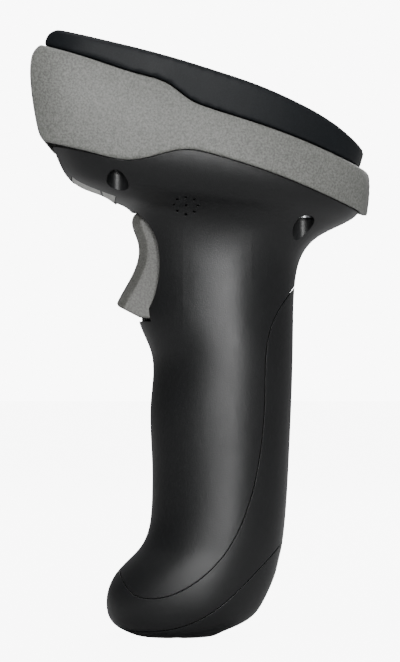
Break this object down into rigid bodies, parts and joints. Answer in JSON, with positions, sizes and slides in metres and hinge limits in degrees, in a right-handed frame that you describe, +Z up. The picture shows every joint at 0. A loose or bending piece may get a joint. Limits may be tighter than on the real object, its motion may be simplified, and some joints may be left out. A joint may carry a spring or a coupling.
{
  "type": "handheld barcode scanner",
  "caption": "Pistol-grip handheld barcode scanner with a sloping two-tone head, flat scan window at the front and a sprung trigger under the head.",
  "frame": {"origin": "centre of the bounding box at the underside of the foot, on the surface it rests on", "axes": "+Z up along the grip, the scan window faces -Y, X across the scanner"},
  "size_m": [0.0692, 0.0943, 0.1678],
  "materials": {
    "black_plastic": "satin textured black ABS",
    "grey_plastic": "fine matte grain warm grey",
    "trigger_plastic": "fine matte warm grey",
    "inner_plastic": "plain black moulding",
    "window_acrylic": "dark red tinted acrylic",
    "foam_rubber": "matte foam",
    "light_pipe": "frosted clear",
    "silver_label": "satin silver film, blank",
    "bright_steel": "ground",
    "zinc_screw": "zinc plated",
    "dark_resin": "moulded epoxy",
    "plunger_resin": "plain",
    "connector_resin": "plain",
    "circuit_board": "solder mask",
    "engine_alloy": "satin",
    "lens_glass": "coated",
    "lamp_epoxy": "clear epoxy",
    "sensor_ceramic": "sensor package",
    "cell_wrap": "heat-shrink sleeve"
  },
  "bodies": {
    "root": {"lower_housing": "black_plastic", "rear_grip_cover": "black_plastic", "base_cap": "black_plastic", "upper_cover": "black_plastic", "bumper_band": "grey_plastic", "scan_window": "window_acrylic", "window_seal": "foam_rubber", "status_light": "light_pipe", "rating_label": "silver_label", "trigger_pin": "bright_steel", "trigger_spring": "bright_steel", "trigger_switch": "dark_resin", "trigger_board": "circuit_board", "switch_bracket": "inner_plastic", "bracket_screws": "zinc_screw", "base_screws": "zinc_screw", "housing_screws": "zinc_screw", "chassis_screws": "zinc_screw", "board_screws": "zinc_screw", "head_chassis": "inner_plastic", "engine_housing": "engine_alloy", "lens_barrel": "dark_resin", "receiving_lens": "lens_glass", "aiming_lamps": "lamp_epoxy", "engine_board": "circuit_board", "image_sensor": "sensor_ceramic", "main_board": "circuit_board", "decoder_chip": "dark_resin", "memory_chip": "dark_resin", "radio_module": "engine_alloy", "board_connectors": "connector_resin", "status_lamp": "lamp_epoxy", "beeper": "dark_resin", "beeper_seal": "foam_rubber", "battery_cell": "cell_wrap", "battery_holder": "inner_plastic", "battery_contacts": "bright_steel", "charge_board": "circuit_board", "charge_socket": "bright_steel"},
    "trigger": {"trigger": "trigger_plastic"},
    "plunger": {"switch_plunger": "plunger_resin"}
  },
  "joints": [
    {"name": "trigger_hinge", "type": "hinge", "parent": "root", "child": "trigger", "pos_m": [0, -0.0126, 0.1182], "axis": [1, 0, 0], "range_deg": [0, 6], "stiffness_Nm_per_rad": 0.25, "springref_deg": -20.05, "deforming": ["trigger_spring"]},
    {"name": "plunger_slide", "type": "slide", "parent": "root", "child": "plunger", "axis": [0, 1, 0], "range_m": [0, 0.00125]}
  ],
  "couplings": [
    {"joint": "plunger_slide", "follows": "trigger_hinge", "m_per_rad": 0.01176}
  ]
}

• [Exercise goal]
Give every line of the material again, exactly as it reads.

• [Solved exercise]
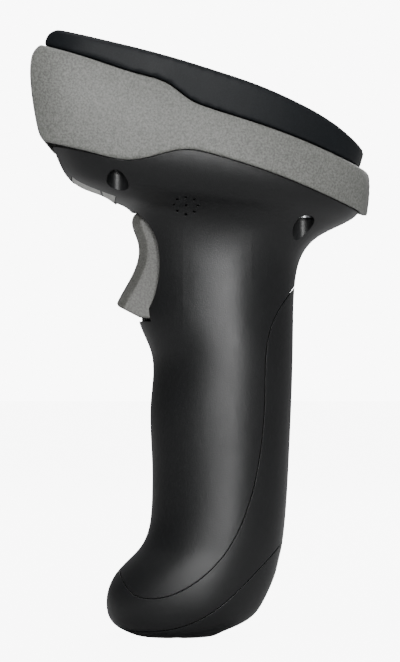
Break this object down into rigid bodies, parts and joints. Answer in JSON, with positions, sizes and slides in metres and hinge limits in degrees, in a right-handed frame that you describe, +Z up. The picture shows every joint at 0. A loose or bending piece may get a joint. Limits may be tighter than on the real object, its motion may be simplified, and some joints may be left out. A joint may carry a spring or a coupling.
{
  "type": "handheld barcode scanner",
  "caption": "Pistol-grip handheld barcode scanner with a sloping two-tone head, flat scan window at the front and a sprung trigger under the head.",
  "frame": {"origin": "centre of the bounding box at the underside of the foot, on the surface it rests on", "axes": "+Z up along the grip, the scan window faces -Y, X across the scanner"},
  "size_m": [0.0692, 0.0943, 0.1678],
  "materials": {
    "black_plastic": "satin textured black ABS",
    "grey_plastic": "fine matte grain warm grey",
    "trigger_plastic": "fine matte warm grey",
    "inner_plastic": "plain black moulding",
    "window_acrylic": "dark red tinted acrylic",
    "foam_rubber": "matte foam",
    "light_pipe": "frosted clear",
    "silver_label": "satin silver film, blank",
    "bright_steel": "ground",
    "zinc_screw": "zinc plated",
    "dark_resin": "moulded epoxy",
    "plunger_resin": "plain",
    "connector_resin": "plain",
    "circuit_board": "solder mask",
    "engine_alloy": "satin",
    "lens_glass": "coated",
    "lamp_epoxy": "clear epoxy",
    "sensor_ceramic": "sensor package",
    "cell_wrap": "heat-shrink sleeve"
  },
  "bodies": {
    "root": {"lower_housing": "black_plastic", "rear_grip_cover": "black_plastic", "base_cap": "black_plastic", "upper_cover": "black_plastic", "bumper_band": "grey_plastic", "scan_window": "window_acrylic", "window_seal": "foam_rubber", "status_light": "light_pipe", "rating_label": "silver_label", "trigger_pin": "bright_steel", "trigger_spring": "bright_steel", "trigger_switch": "dark_resin", "trigger_board": "circuit_board", "switch_bracket": "inner_plastic", "bracket_screws": "zinc_screw", "base_screws": "zinc_screw", "housing_screws": "zinc_screw", "chassis_screws": "zinc_screw", "board_screws": "zinc_screw", "head_chassis": "inner_plastic", "engine_housing": "engine_alloy", "lens_barrel": "dark_resin", "receiving_lens": "lens_glass", "aiming_lamps": "lamp_epoxy", "engine_board": "circuit_board", "image_sensor": "sensor_ceramic", "main_board": "circuit_board", "decoder_chip": "dark_resin", "memory_chip": "dark_resin", "radio_module": "engine_alloy", "board_connectors": "connector_resin", "status_lamp": "lamp_epoxy", "beeper": "dark_resin", "beeper_seal": "foam_rubber", "battery_cell": "cell_wrap", "battery_holder": "inner_plastic", "battery_contacts": "bright_steel", "charge_board": "circuit_board", "charge_socket": "bright_steel"},
    "trigger": {"trigger": "trigger_plastic"},
    "plunger": {"switch_plunger": "plunger_resin"}
  },
  "joints": [
    {"name": "trigger_hinge", "type": "hinge", "parent": "root", "child": "trigger", "pos_m": [0, -0.0126, 0.1182], "axis": [1, 0, 0], "range_deg": [0, 6], "stiffness_Nm_per_rad": 0.25, "springref_deg": -20.05, "deforming": ["trigger_spring"]},
    {"name": "plunger_slide", "type": "slide", "parent": "root", "child": "plunger", "axis": [0, 1, 0], "range_m": [0, 0.00125]}
  ],
  "couplings": [
    {"joint": "plunger_slide", "follows": "trigger_hinge", "m_per_rad": 0.01176}
  ]
}